◆ AIM OF THE TASK
Return each entry exactly, with none missing.

[Entries with parts and joints]
------------------------------------------------------------
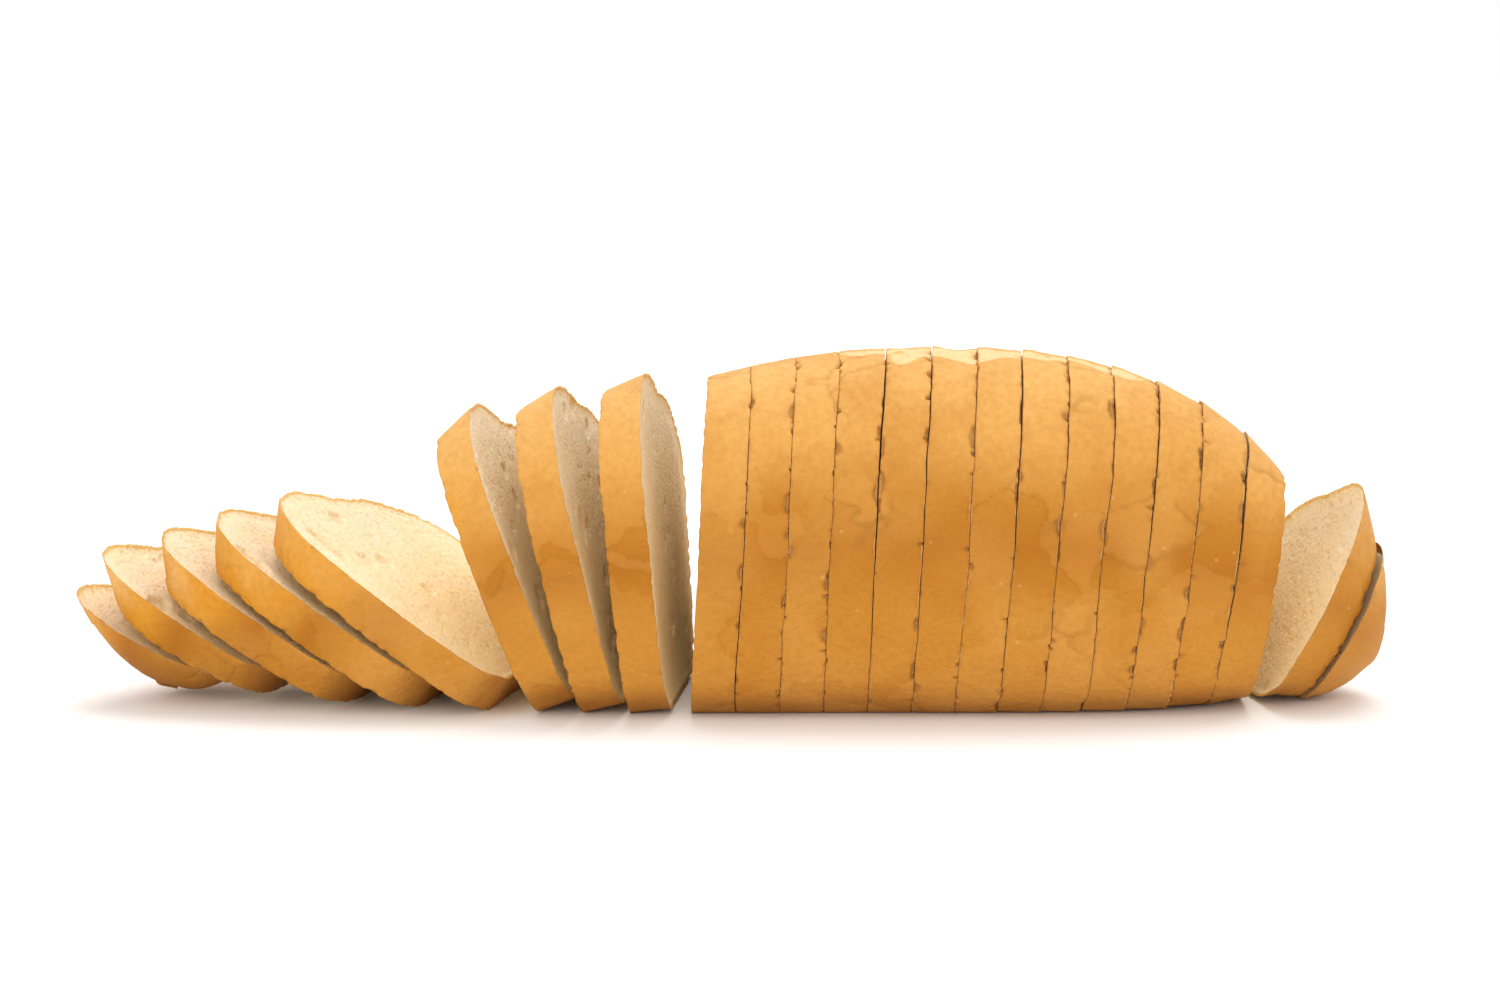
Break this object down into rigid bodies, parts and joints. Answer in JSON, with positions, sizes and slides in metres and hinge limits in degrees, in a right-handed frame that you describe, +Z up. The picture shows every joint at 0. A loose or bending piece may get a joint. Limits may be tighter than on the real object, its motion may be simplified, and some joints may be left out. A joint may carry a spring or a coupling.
{
  "type": "tin loaf",
  "caption": "Golden white tin loaf sliced from end to end, its middle slices standing together and its outer slices fanned over against them.",
  "frame": {"origin": "on the surface that the loaf stands on, under the middle of the whole row of slices", "axes": "+X along the loaf from its fanned end to its tipped heel, +Y to its lower far side, +Z up"},
  "size_m": [0.3616, 0.1118, 0.1008],
  "materials": {
    "sliced_bread": "matt golden crust around pale open crumb",
    "heel_crust": "matt golden brown crust"
  },
  "bodies": {
    "root": {"heel_left": "heel_crust", "slice_01": "sliced_bread", "slice_02": "sliced_bread", "slice_03": "sliced_bread", "slice_04": "sliced_bread", "slice_05": "sliced_bread", "slice_06": "sliced_bread", "slice_07": "sliced_bread", "slice_08": "sliced_bread", "slice_09": "sliced_bread", "slice_10": "sliced_bread", "slice_11": "sliced_bread", "slice_12": "sliced_bread", "slice_13": "sliced_bread", "slice_14": "sliced_bread", "slice_15": "sliced_bread", "slice_16": "sliced_bread", "slice_17": "sliced_bread", "slice_18": "sliced_bread", "slice_19": "sliced_bread", "slice_20": "sliced_bread", "slice_21": "sliced_bread", "heel_right": "heel_crust"}
  },
  "joints": []
}
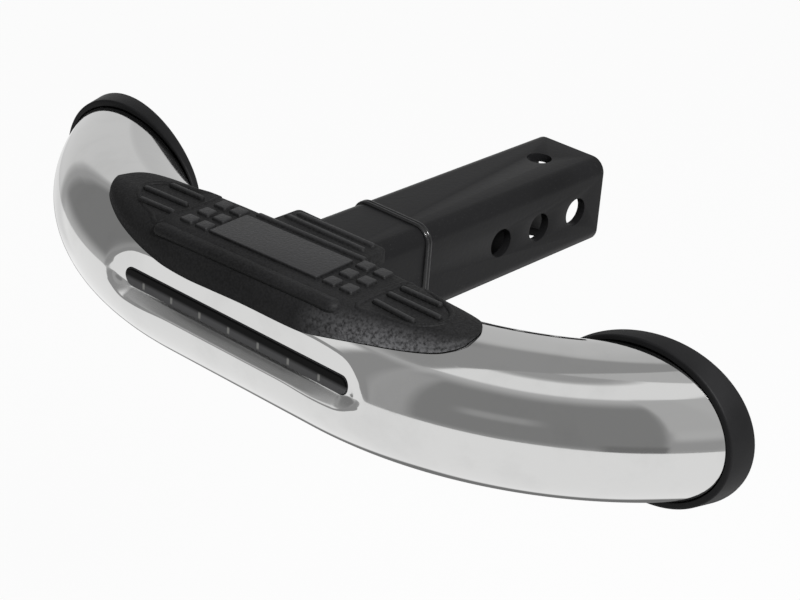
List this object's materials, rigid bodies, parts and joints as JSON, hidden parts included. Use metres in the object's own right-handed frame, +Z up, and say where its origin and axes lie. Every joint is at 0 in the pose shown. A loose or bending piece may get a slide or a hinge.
------------------------------------------------------------
◆ EXPECTED ANSWER
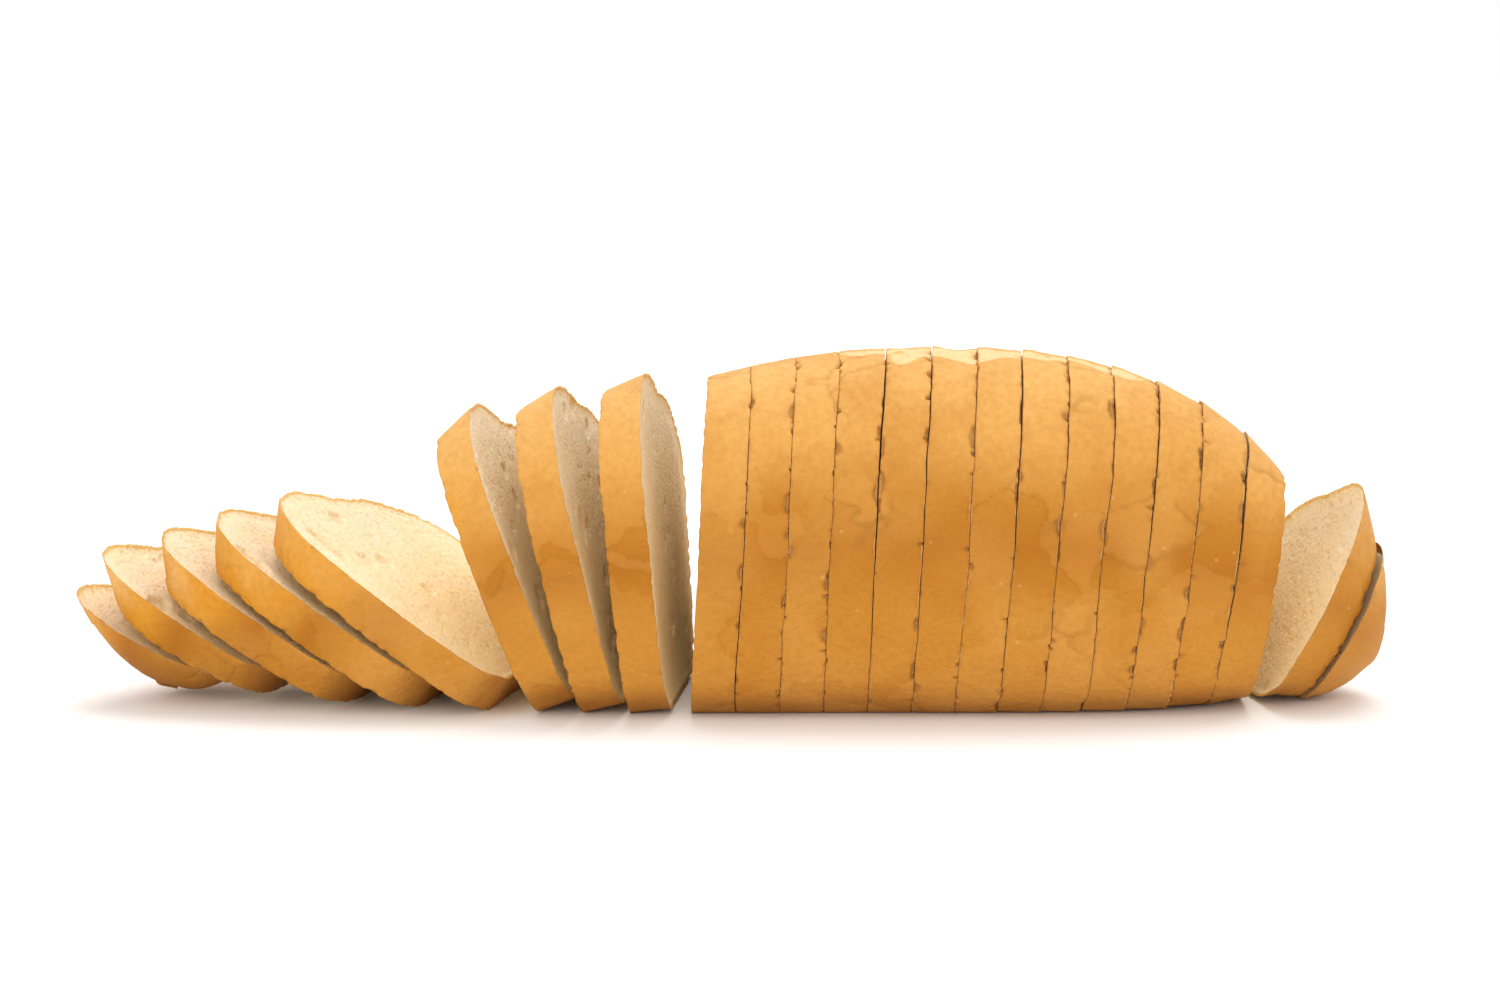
Break this object down into rigid bodies, parts and joints. Answer in JSON, with positions, sizes and slides in metres and hinge limits in degrees, in a right-handed frame that you describe, +Z up. The picture shows every joint at 0. A loose or bending piece may get a joint. Limits may be tighter than on the real object, its motion may be simplified, and some joints may be left out. A joint may carry a spring or a coupling.
{
  "type": "tin loaf",
  "caption": "Golden white tin loaf sliced from end to end, its middle slices standing together and its outer slices fanned over against them.",
  "frame": {"origin": "on the surface that the loaf stands on, under the middle of the whole row of slices", "axes": "+X along the loaf from its fanned end to its tipped heel, +Y to its lower far side, +Z up"},
  "size_m": [0.3616, 0.1118, 0.1008],
  "materials": {
    "sliced_bread": "matt golden crust around pale open crumb",
    "heel_crust": "matt golden brown crust"
  },
  "bodies": {
    "root": {"heel_left": "heel_crust", "slice_01": "sliced_bread", "slice_02": "sliced_bread", "slice_03": "sliced_bread", "slice_04": "sliced_bread", "slice_05": "sliced_bread", "slice_06": "sliced_bread", "slice_07": "sliced_bread", "slice_08": "sliced_bread", "slice_09": "sliced_bread", "slice_10": "sliced_bread", "slice_11": "sliced_bread", "slice_12": "sliced_bread", "slice_13": "sliced_bread", "slice_14": "sliced_bread", "slice_15": "sliced_bread", "slice_16": "sliced_bread", "slice_17": "sliced_bread", "slice_18": "sliced_bread", "slice_19": "sliced_bread", "slice_20": "sliced_bread", "slice_21": "sliced_bread", "heel_right": "heel_crust"}
  },
  "joints": []
}
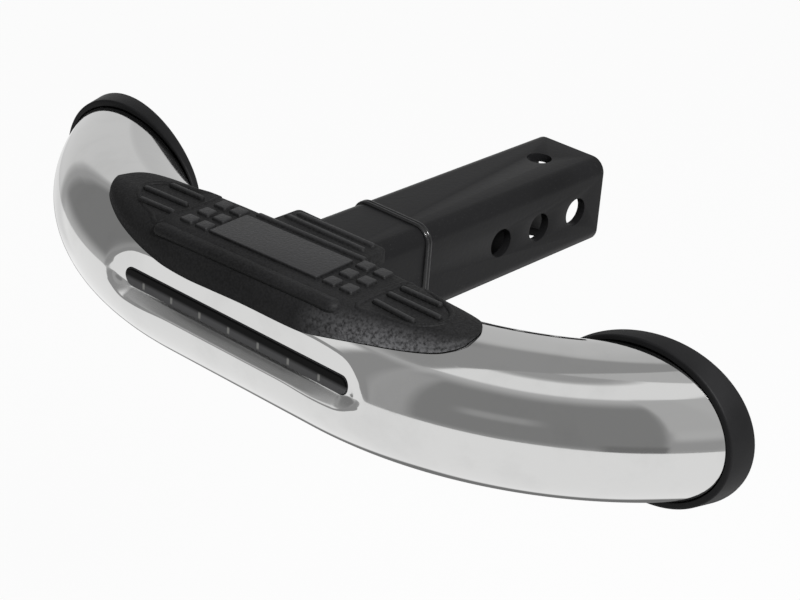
List this object's materials, rigid bodies, parts and joints as JSON, hidden parts included. Use metres in the object's own right-handed frame, +Z up, and say where its origin and axes lie. Every joint is at 0 in the pose shown. A loose or bending piece may get a slide or a hinge.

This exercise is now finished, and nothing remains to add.